From the joyful worship that accompanied the dedication of Solomon’s temple to
the disastrous division of the tribes that resulted from Rehoboam’s foolish
pride; from the establishment of the unified dynasty of David’s son to the
depths of immorality that accompanied the reigns of most kings from Rehoboam to
Zedekiah; from the awe-inspiring revelation of the God of glory to the absolute
destruction of Solomon’s glorious temple by Nebuchadnezzar — 2 Chronicles is the
objective, unflinching record of a people who forsook obedience to the Lord and
fell from the golden days of Solomon’s rule to the bitter ashes of captivity in
Babylon, and this in less than 400 years.

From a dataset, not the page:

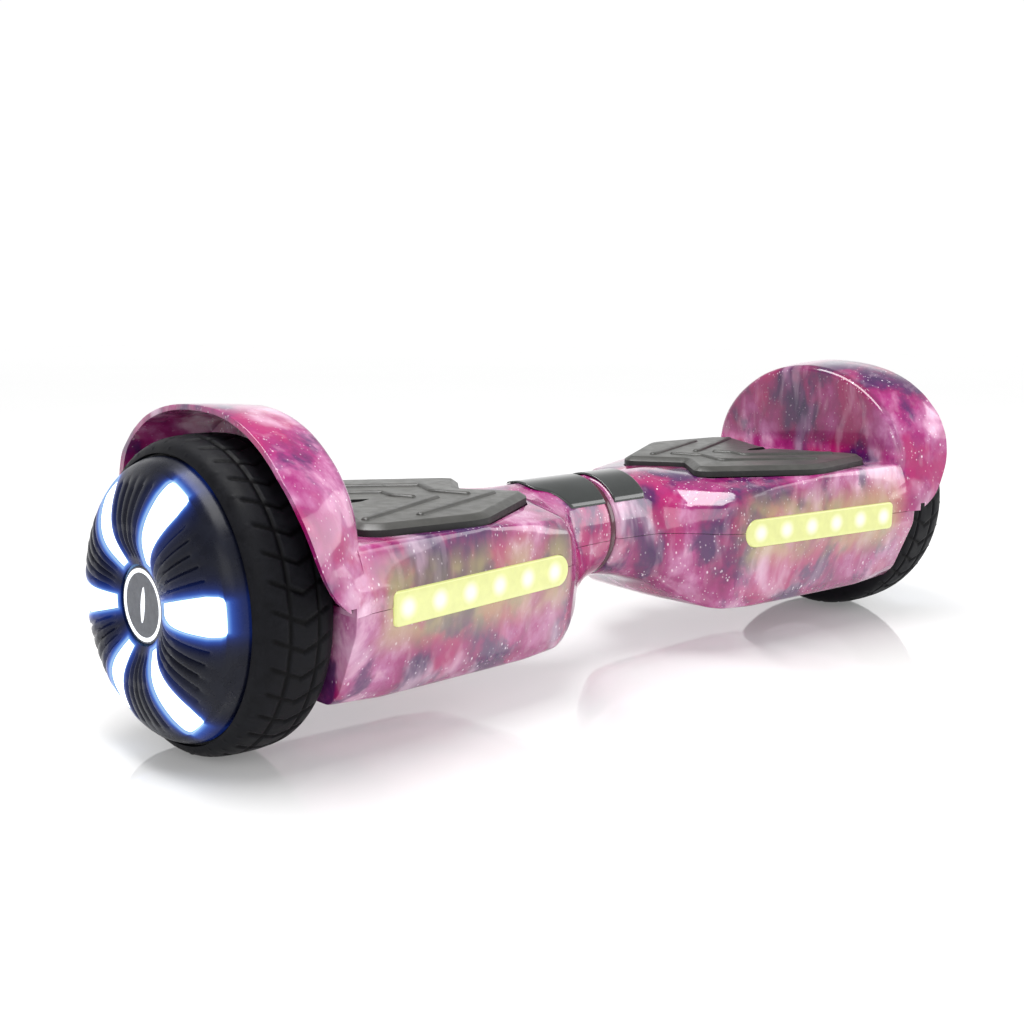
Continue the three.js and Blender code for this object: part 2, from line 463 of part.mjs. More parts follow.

The keynote phrase of the book is
found in a charge that Azariah the prophet made to Asa the king in {{2 Chronicles
15:2}}. He said, “The Lord is with you, while
ye are with Him; and if ye seek Him, He will be found by you; but if ye forsake
Him, He will forsake you.
” During the days
of Solomon, the nation of Israel was given a taste of what God would do for them
if they were obedient to Him. The glories and power of Israel have never been
greater than at that time. But their faithfulness proved fickle and they forsook
those blessings for the filth and foolishness of idolatry. Finally God gave them
what they wanted. They were carried away into the heart of the world’s idolatry
and sin — Babylon, and the last reminder of the glorious days of faithfulness to
God were shattered by the marauding armies of Nebuchadnezzar. Israel had
returned to the land which had been ancient Chaldea from which Abraham had been
called from idolatry in the first place.

Central to 2 Chronicles is the
temple. The first nine chapters of the book are given over to a description of
its marvelous construction and glorious dedication. The temple symbolized God’s
presence with His people. It was given to them to be a focal point for their
worship and service to God. They were blessed far above all peoples on the earth
to have God dwell among them. No other nation had such a privilege. And yet they
departed from this place of blessing. The temple instead became the focal point
of their backsliding and sin. Conversely, any revival also centered on the
temple too. We must pay close attention to the children of Israel and their
relationship to the temple, and the Lord who dwelt therein. Interestingly,
Solomon’s failures are not mentioned in 2 Chronicles. The emphasis here is on
his accomplishments in providing a house for God among His people. The Spirit of
God wishes us to see the blessed situation into which God had placed His
people.

From the lofty heights of Solomon’s day, Israel’s history is only
down, down, down. Twenty kings followed Solomon, and their immorality grew worse
and worse. They either defiled the temple or departed from it and simply ignored
it.

During the times of these kings, there were five significant periods of
revival. They are well worth noting. The first revival came under Asa (ch.14).
His revival focused on the removal of the idols from the land. Unfortunately his
reforms soon faded. The next revival came under Jehoshaphat (ch.17). His revival
was based upon a return to the Word of God. But again, further apostasy ensued
following his reign. Joash (chs. 23, 24), the next king to bring about a major
revival, focused on the repair of the temple. But again the Israelites soon
continued their backsliding. A fourth great revival occurred under Hezekiah
(chs. 29, 30, 31). His reforms were based upon a re-establishment of the temple
feasts and services.

But sadly the sin of the Israelites continued unabated. A
final system of reforms came under Josiah. He incorporated aspects of all the
four previous revivals. But it was too late. God’s wrath was fully kindled.
Nebuchadnezzar and his armies came and obliterated the city of Jerusalem and,
most significantly, the temple. From the glories described at the beginning of 2
Chronicles, the Israelites were brought to the dust.

However, the God of hope
does not close this sorrowful saga on such a note. The book ends with a
reference to Cyrus and his decree to rebuild the temple at Jerusalem. Although
His people are often unfaithful, yet our God remains faithful. May we learn the
lessons that 2 Chronicles would teach us.


Used by Permission. This
material is protected by copyright. ©
2005 Uplook Ministries.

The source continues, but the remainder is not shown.